Since object extension is one of the things that makes determining the type of self hard, I decided to work on object extension first. This alone has taken a pretty long time. Rust compiles to the LLVM intermediate language, and I was forced to confront my ignorance of how our translation to LLVM works.1 As it turns out, it's pretty hairy -- I spent at least a couple of the last eight weeks doing nothing but staring at the translation pass of the compiler and adding hundreds of lines of comments to it. But I can finally report that as of yesterday, Rust supports extending an object with new methods! Here's a complete, if rather uninteresting, Rust program that uses the new feature:

use std;

fn main() {
    obj normal() {
        fn foo() -> int { ret 2; }
    }
    auto my_normal_obj = normal();

    // Extending an object with a new method
    auto my_anon_obj = obj { 
        fn bar() -> int { 
            ret 3;
        }
        with my_normal_obj
    };

    assert (my_normal_obj.foo() == 2);
    assert (my_anon_obj.bar() == 3);

    auto another_anon_obj = obj {
        fn baz() -> int {
            ret 4;
        }
        with my_anon_obj
    };

    assert (another_anon_obj.baz() == 4);

}

Here, the expression we're assigning to my_anon_obj is what we're calling an "anonymous object expression" -- it takes my_normal_obj, which is an instance of the object normal, adds a new method to it, and evaluates to a brand-new object. (Note the with my_normal_obj part.) It's not necessary to call any kind of constructor -- the new object simply springs into being. This seems obvious in retrospect, but it caused me a lot of confusion when I was trying to figure out how to translate anonymous object expressions. When normal objects such as normal are translated, the translation is side-effecting: it causes an object constructor function to end up in the generated executable. Translating anonymous object expressions, on the other hand, doesn't do that -- it produces an object "inline", and no constructor is generated. The resulting extended object is still a bona fide object, though, like one you'd get from a constructor, so it can be extended again with more methods, producing another_anon_obj.

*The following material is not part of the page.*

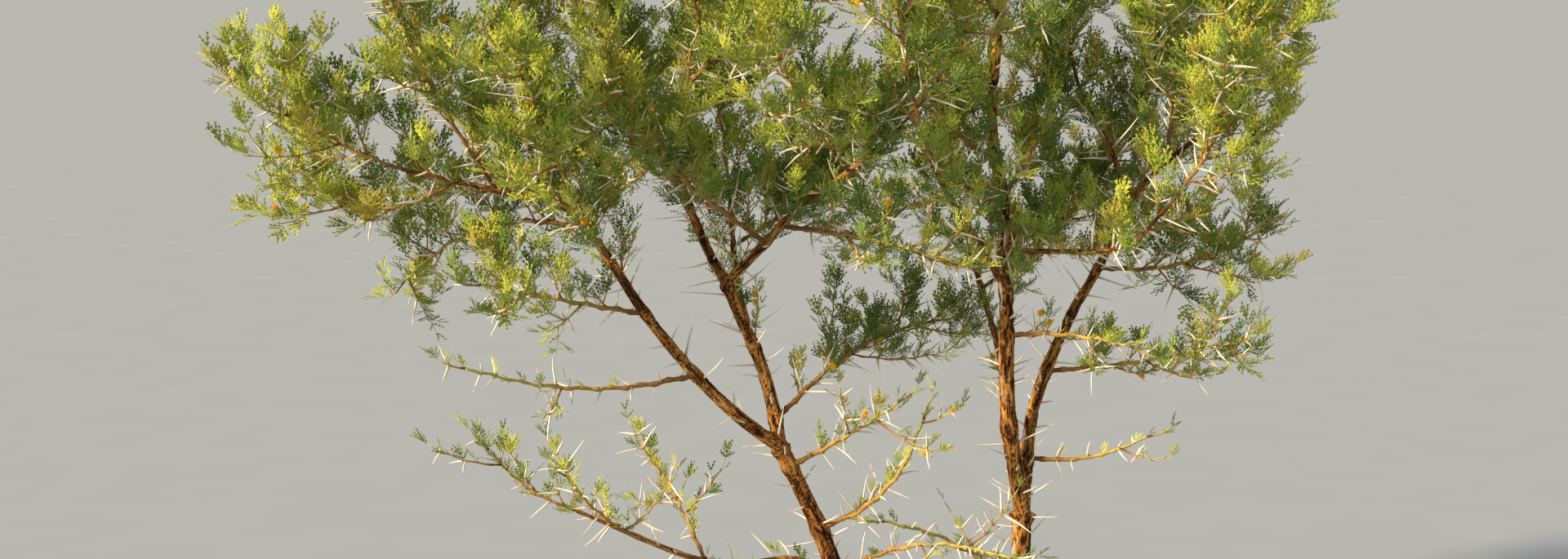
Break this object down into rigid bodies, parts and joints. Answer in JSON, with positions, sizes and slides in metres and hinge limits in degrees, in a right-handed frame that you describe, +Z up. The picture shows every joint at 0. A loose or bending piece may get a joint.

There's still a lot of work to do here -- as you can see, I'm not doing anything with self yet. Also conspicuously absent are calls like, say, my_anon_obj.foo(), which should work fine but which doesn't yet. To do that, I need to put so-called "forwarding slots" in the anonymous object's vtable that forward method calls to the appropriate methods in the object it extended. And we also want to support field extension -- so those things are all on my plate for the rest of the summer. I have nine weeks to go -- we'll see how far I get!

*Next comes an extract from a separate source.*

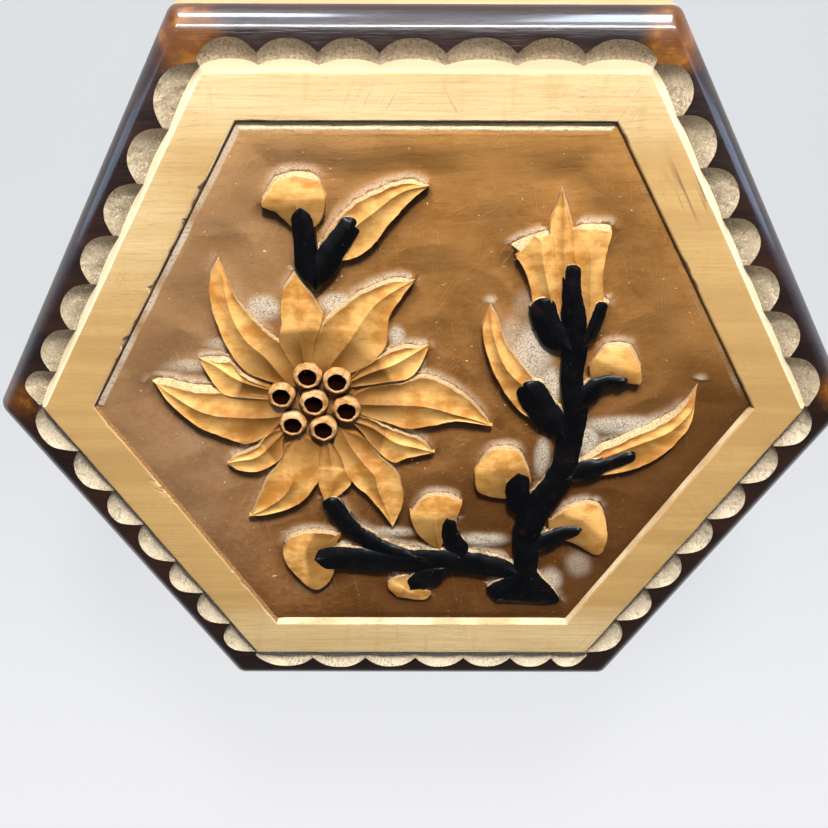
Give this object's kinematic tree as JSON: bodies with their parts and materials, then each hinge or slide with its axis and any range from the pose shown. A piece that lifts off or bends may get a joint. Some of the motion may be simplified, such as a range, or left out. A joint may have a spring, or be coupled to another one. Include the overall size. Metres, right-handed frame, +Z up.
{
  "type": "hexagonal wooden jewelry box",
  "caption": "Hexagonal wooden keepsake box with felt lining and a hinged lid carved in relief with a mountain flower, buds and a bellflower.",
  "frame": {"origin": "centre of the underside, on the surface the box stands on", "axes": "+Z up, +X to the right along the front wall through two corners of the hexagon, +Y to the hinged back wall"},
  "size_m": [0.143, 0.1244, 0.0601],
  "materials": {
    "carved_wood": "carved lime or maple, pale border, stained field and dark lacquered rim",
    "pale_wood": "clear satin varnish",
    "stained_wood": "dark brown gloss lacquer",
    "hardwood": "bare beech",
    "lining_felt": "wine red felt",
    "pad_felt": "dark grey felt",
    "brass": "lightly polished",
    "steel": "zinc plated"
  },
  "bodies": {
    "box": {"wall_front": "pale_wood", "wall_front_right": "pale_wood", "wall_back_right": "pale_wood", "wall_back": "pale_wood", "wall_back_left": "pale_wood", "wall_front_left": "pale_wood", "felt_front": "lining_felt", "felt_front_right": "lining_felt", "felt_back_right": "lining_felt", "felt_back": "lining_felt", "felt_back_left": "lining_felt", "felt_front_left": "lining_felt", "corner_splines": "hardwood", "base_board": "stained_wood", "base_screws": "steel", "felt_pads": "pad_felt", "floor_felt": "lining_felt", "hinge_left_wall_leaf": "brass", "hinge_right_wall_leaf": "brass", "hinge_left_pin": "brass", "hinge_right_pin": "brass", "hinge_screws_wall": "brass"},
    "lid": {"lid_board": "carved_wood", "lid_inner_panel": "pale_wood", "lid_felt": "lining_felt", "hinge_left_lid_leaf": "brass", "hinge_right_lid_leaf": "brass", "hinge_screws_lid": "brass"}
  },
  "joints": [
    {"name": "lid_hinge", "type": "hinge", "parent": "box", "child": "lid", "pos_m": [0, 0.0599, 0.04805], "axis": [-1, 0, 0], "range_deg": [0, 100]}
  ]
}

I'm also excited about continuing to work on Rust when the summer is over. By August, I think I'll be in an unusual position as someone who's familiar with the Rust compiler internals, but who has a theoretical background and wants to do theoretical/foundational work. One thing I'm wondering about, for instance, is how well Rust's translation to LLVM preserves the semantics of types. My guess is that since many Rust types compile to one LLVM type, the translation is not particularly semantics-preserving -- so does a semantics-preserving encoding exist in the LLVM type system, and if not, how much more sophisticated would LLVM's type system have to be to make it possible? (And a semantics for LLVM doesn't exist yet, which by itself is a huge open problem that I think a lot of people would like to have a solution for.)

In the more immediate term, though, I'm taking tomorrow off work to compete in the ICFP Programming Contest, which starts today at 5 p.m. local time and goes until 5 p.m. on Sunday. This will be the third year that Alex oniugnip and I have competed as Team K&R2. As soon as our long weekend of hacking is over, Alex is headed off to a conference in Portland. He'll have something like three hours between the time the contest ends and the time his flight leaves, which meets our usual standards for ridiculousness. Who else is playing?


  1. In fact, I didn't know anything about the LLVM compiler infrastructure, so I started by reading the chapter about LLVM from the recently published Architecture of Open Source Applications book. I highly recommend this book; everything I've read in it has been good, and it's available free online. They're also accepting contributions of more chapters.
  2. "Innovating Ideas. Inspiring Results."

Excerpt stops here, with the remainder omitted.